Ce ne sont pas seulement les individus qui sont sommés de s’intégrer. Les pays aussi : ils doivent s’intégrer à l’Europe. La Suisse est sommée de s’intégrer en abandonnant entre autres son secret bancaire. Les journalistes de notre bien-aimée RTS, toujours soucieux de notre bien-commun, ne cessent de nous le répéter en insistant sur le fait que refuser cette intégration reviendrait à livrer un combat perdu d’avance. Ils parlent de l’inutilité de résister aux vagues de Bruxelles, du G20, du FMI, de l’ONU, du droit international. La Suisse s’est autrefois signalée à l’attention des puissants en refusant de s’intégrer au Saint-Empire romain germanique, aussi appelé, comme nous le rappellerait sans doute Oskar Fresyinger, 1er Reich. Mais c’est de l’histoire ancienne. Les exemples du passé, les leçons de l’histoire, nous n’en avons cure. Sans compter qu’un Guillaume Tell a refusé de s’adapter et que cela nous a gênés pendant des siècles jusqu’à ce que nos Universités déconstruisent enfin ce « has been ». Répétons-le, il s’agit de s’adapter, de s’adapter et de s’adapter encore.

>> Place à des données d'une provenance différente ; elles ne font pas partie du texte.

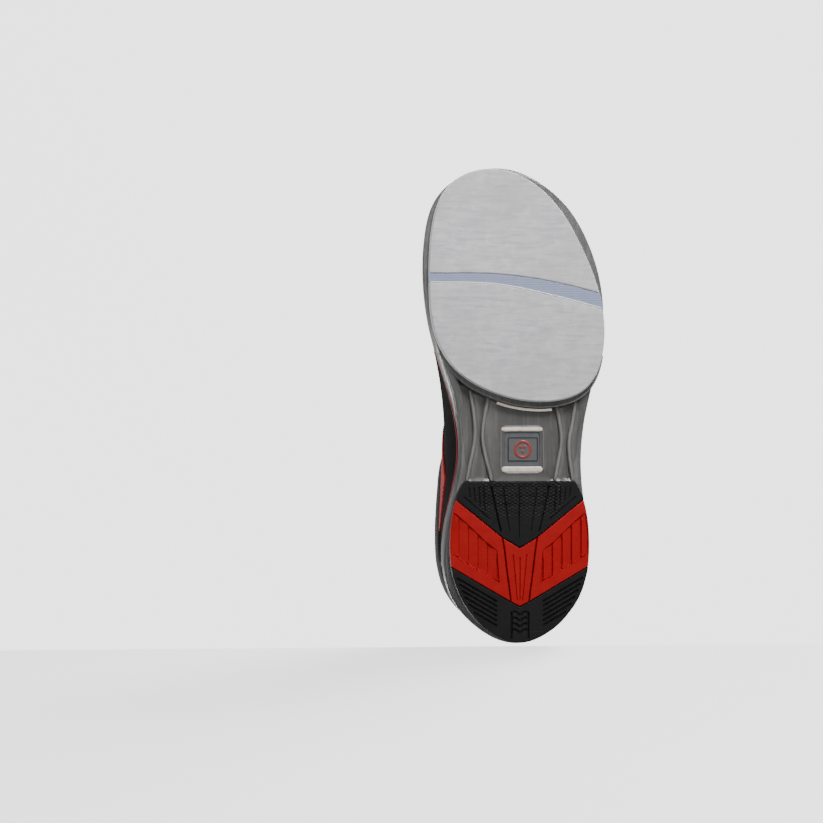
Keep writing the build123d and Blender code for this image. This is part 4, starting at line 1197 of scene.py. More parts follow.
def build_collar():
    """Padded roll round the ankle opening, from one eyestay round the heel to the other."""
    profile = spline_points(COLLAR_PROFILE, 2.2, closed=True)
    down, out = profile[:, 0], profile[:, 1]
    angles = np.radians(np.linspace(-163, 163, 150))
    top = topline_height(angles)
    top = np.convolve(np.pad(top, 4, "edge"), np.ones(9) / 9, "valid")
    front = np.clip((math.radians(163) - abs(angles)) / math.radians(22), 0, 1)
    size = 0.25 + 0.75 * front * front * (3 - 2 * front)
    fall = (0.62 + 0.33 * front)[:, None]
    angle = np.repeat(angles[:, None], len(profile), 1)
    z = top[:, None] - np.maximum(down, 0)[None] * fall * (0.5 + 0.5 * size[:, None])
    surface = round_ankle(angle, z)
    upwards = round_ankle(angle, z + 1.0) - round_ankle(angle, z - 1.0)
    around = round_ankle(angle + 0.02, z) - round_ankle(angle - 0.02, z)
    normal = unit(np.cross(upwards, around))
    normal *= np.sign(np.sum(normal * (surface - (0, ANKLE_Y, 60)) * (1, 1, 0), 2, keepdims=True))
    upwards = unit(upwards)
    lift = (out[None] * size[:, None] - 2.5 * (1 - size[:, None]))[..., None]
    sections = surface + normal * lift + upwards * np.maximum(-down, 0)[None, :, None] * size[:, None, None]
    length = lengths(surface[:, 0])
    around_profile = lengths(profile)
    grain = np.stack([np.repeat(length[:, None], len(profile), 1),
                      np.repeat(around_profile[None], len(length), 0), 0 * z], 2)
    collar = tube("collar_roll", sections, grain, smooth=60)
    puff(collar, 2.2, 3.0, 4.0)
    finish(collar, "shoe", "collar_padding", coat="collar")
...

Comme chaque seconde qui passe est nouvelle, cette adaptation est sans fin et ce n’est pas le moment de se décourager. Le combat continue.

Il est vrai qu’aujourd’hui, on ne parle plus d’adaptation mais de morale. Ça complique un peu les choses, mais pas vraiment. C’est au nom de la morale que sommes sommés, pour notre plus grand bien, de devenir transparents et de fonctionner sans accrocs dans la mondialisation, dans la finance internationale, dans les échanges planétaires. Nous devrons nous habituer à des tocs, tocs, tocs, le soir et le matin, sur nos portes d’entrée. Lorsque nous les ouvrirons, nous verrons des agents du fonctionnement universel nous prier de les suivre. Les Européens de l’Est en ont déjà l’habitude. Pendant des décennies, ils ont eu chaque jour des crampes d’estomac à l’idée d’entendre des tocs, tocs, tocs annoncer la visite de commissaires du peuple qui leur rappelant qu’ils devaient s’adapter au sens de l’histoire. Nous, à l’Ouest, n’en avons pas l’habitude et ce sera un peu pénible. Mais rassurons-nous, des cellules psychologiques seront là pour nous aider à retrouver une sérénité de petit lapins.

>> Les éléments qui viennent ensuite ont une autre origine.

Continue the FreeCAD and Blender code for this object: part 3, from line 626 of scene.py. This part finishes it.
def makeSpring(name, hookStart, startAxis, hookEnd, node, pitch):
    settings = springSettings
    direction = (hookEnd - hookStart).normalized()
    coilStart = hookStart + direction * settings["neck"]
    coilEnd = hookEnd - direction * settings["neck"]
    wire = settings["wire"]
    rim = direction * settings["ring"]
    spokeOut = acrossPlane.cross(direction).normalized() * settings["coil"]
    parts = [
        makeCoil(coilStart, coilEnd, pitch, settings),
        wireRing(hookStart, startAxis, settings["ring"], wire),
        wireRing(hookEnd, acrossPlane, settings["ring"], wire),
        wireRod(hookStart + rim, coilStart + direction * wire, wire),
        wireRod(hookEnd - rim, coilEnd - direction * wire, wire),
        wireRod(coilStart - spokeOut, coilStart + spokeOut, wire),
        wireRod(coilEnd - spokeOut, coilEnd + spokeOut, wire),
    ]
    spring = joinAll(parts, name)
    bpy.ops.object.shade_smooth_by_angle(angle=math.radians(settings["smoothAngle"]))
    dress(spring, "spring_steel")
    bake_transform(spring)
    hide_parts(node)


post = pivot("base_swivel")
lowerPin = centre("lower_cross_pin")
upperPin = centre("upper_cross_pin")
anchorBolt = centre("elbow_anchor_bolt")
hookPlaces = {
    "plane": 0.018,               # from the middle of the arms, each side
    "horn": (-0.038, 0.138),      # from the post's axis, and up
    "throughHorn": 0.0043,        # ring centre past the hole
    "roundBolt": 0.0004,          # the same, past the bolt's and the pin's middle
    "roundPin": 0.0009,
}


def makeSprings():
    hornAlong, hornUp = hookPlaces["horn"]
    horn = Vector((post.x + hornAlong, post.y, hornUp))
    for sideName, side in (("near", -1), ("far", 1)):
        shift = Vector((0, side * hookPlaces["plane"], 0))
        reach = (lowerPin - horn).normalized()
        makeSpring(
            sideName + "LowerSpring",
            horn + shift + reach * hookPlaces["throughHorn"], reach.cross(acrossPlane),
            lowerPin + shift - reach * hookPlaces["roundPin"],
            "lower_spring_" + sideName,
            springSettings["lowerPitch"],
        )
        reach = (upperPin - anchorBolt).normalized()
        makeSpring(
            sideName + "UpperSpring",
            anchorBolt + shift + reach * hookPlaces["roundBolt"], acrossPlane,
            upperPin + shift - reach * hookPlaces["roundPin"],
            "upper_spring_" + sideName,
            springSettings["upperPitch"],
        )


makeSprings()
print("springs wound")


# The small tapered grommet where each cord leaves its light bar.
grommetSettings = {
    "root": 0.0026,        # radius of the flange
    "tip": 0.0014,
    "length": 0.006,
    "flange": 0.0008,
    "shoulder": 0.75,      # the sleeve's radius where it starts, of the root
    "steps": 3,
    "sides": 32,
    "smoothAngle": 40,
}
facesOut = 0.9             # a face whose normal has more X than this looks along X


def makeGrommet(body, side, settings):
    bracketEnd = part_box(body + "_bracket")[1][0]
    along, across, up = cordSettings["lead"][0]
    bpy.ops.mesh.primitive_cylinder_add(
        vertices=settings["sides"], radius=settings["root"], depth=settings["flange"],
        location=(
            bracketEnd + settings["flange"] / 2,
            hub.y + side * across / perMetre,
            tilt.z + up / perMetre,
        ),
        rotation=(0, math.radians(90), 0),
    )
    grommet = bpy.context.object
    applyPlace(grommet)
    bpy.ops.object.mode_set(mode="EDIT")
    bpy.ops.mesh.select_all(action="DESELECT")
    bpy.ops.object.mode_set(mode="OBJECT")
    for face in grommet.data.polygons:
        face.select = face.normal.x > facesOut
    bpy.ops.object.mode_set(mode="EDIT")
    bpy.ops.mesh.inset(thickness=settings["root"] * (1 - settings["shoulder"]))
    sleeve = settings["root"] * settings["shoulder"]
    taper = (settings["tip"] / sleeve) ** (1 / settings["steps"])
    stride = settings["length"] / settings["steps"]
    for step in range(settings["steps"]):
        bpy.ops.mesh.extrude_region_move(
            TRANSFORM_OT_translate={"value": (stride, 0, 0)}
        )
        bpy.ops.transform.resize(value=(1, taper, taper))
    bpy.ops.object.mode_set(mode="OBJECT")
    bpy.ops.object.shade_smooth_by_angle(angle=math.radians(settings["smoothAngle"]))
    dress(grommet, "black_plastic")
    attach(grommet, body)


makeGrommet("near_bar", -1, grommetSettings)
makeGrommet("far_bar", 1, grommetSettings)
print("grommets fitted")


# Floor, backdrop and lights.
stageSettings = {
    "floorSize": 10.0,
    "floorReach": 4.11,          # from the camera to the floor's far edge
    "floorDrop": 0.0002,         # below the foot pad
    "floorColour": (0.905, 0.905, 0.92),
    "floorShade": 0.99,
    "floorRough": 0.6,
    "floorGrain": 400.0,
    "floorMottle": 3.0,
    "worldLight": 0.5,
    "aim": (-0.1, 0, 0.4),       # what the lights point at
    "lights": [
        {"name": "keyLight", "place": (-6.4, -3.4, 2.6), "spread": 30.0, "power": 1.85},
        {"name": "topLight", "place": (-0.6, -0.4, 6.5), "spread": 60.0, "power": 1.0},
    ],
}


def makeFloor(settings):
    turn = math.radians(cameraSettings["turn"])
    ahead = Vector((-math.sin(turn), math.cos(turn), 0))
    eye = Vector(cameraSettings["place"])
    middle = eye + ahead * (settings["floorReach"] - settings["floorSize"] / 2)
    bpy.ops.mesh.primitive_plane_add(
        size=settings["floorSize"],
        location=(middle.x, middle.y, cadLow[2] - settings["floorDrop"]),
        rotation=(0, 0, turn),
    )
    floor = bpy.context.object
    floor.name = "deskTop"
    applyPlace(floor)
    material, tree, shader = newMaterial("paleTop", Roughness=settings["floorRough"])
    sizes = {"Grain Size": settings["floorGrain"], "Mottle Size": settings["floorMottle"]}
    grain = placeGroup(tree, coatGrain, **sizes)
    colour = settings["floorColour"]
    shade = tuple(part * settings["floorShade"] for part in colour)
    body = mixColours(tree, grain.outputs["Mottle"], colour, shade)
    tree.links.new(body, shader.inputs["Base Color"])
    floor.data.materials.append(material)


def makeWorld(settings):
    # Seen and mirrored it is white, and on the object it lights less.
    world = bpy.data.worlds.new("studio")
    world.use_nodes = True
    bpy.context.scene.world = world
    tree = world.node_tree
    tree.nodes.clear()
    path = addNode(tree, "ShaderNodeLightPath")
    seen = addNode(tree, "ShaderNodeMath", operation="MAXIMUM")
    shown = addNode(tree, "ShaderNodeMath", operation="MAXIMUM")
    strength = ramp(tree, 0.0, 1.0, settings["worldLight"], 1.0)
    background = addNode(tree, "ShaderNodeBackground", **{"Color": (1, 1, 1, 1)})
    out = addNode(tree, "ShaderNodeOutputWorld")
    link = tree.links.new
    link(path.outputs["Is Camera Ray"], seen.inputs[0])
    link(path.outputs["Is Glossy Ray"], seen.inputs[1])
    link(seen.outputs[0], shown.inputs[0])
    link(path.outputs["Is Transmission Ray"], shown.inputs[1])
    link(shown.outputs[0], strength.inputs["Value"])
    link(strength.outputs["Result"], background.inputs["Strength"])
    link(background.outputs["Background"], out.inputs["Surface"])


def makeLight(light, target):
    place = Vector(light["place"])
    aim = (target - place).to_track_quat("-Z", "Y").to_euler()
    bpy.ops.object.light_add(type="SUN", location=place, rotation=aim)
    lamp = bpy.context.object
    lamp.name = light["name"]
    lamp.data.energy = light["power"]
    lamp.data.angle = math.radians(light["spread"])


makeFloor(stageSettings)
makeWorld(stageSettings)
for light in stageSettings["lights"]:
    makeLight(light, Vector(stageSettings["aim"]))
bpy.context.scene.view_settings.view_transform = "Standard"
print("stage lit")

Il y a toutefois un problème : si de nouveaux commissaires du peuple frappent chaque matin à nos portes pour nous donner des ordres, que restera-t-il de la légitimité de notre bel Etat de droit ? N’est-ce pas lui qui nous demande, par un parlement, un gouvernement, un pouvoir judiciaire, de nous comporter sagement ? Les moralisateurs ne vont-ils par prendre sa place ?

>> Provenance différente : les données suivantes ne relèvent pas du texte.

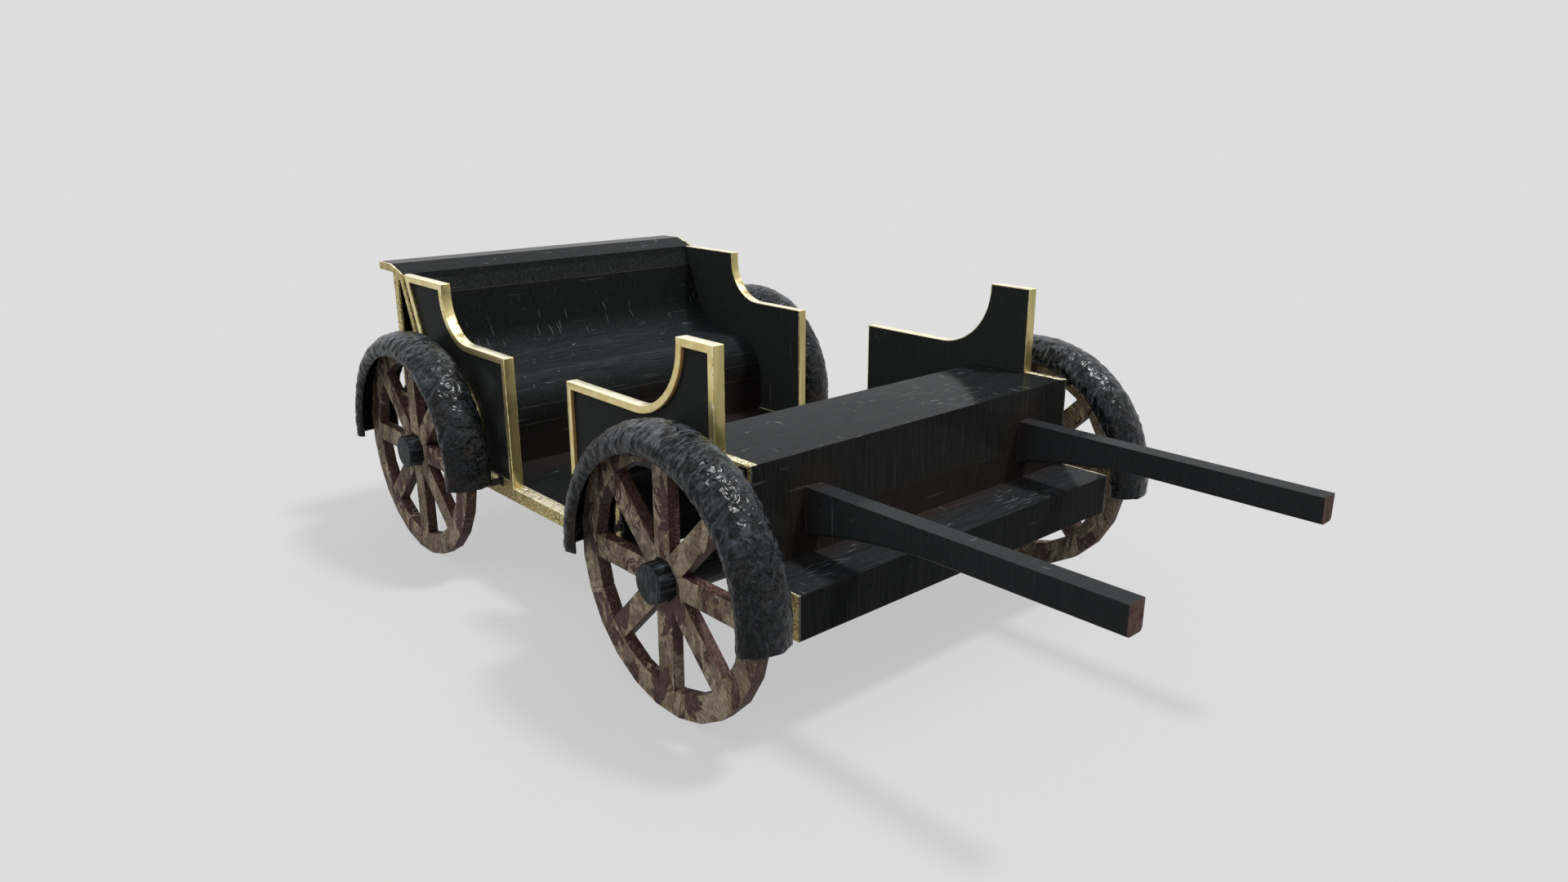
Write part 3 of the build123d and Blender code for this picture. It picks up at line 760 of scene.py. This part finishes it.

Poser de telles questions n’est pas bienvenu. C’est le moins qu’on puisse dire. Cela nous trouble dans notre labeur quotidien vers la conformité à l’ordre des choses. A ce labeur, nous sommes profondément attachés, car nous sommes convaincus que, grâce à lui, nous nous immergerons dans le monde et serons sauvés. Autrefois, le salut venait d’une orientation vers le ciel. Aujourd’hui nous le trouvons par orientation vers la terre. C'est ça le progrès.

Un commentaire

  1. Posté par Fergile le

    Dommage que la fin vienne presque ruiner cet excellent texte, car jusqu’à la conclusion le texte est volontaire, impertinent et politiquement tellement incorrect qu’il ne peut qu’être juste.
    Mais la chute est tellement « canonique » qu’elle fait exploser sourdement ce bel élan.
    Car comment croire que c’est vers la terre (celle qui nous accueille, nous nourrit et nous abrite sans rien demander en échange… (si c’est pas de l’amour ça…)) que nous sommes sommés de nous tourner, quand c’est vers le béton qui la recouvre d’une morne grisaille triste et toujours sale?
    Quand à regarder le ciel plutôt que baisser les yeux, c’est une chimère à laquelle tant d’entre nous avait cru échapper, pour enfin avoir le droit de regarder la vie en face, sans être sans cesse menacés par la punition divine venue des cieux, que c’est une insulte à l’intelligence humaine que l’invoquer encore.
    (Il est vrai que quand nous levons les yeux nous voyons des chemtrails assombrir le ciel, mais cette punition-là n’est certainement pas divine).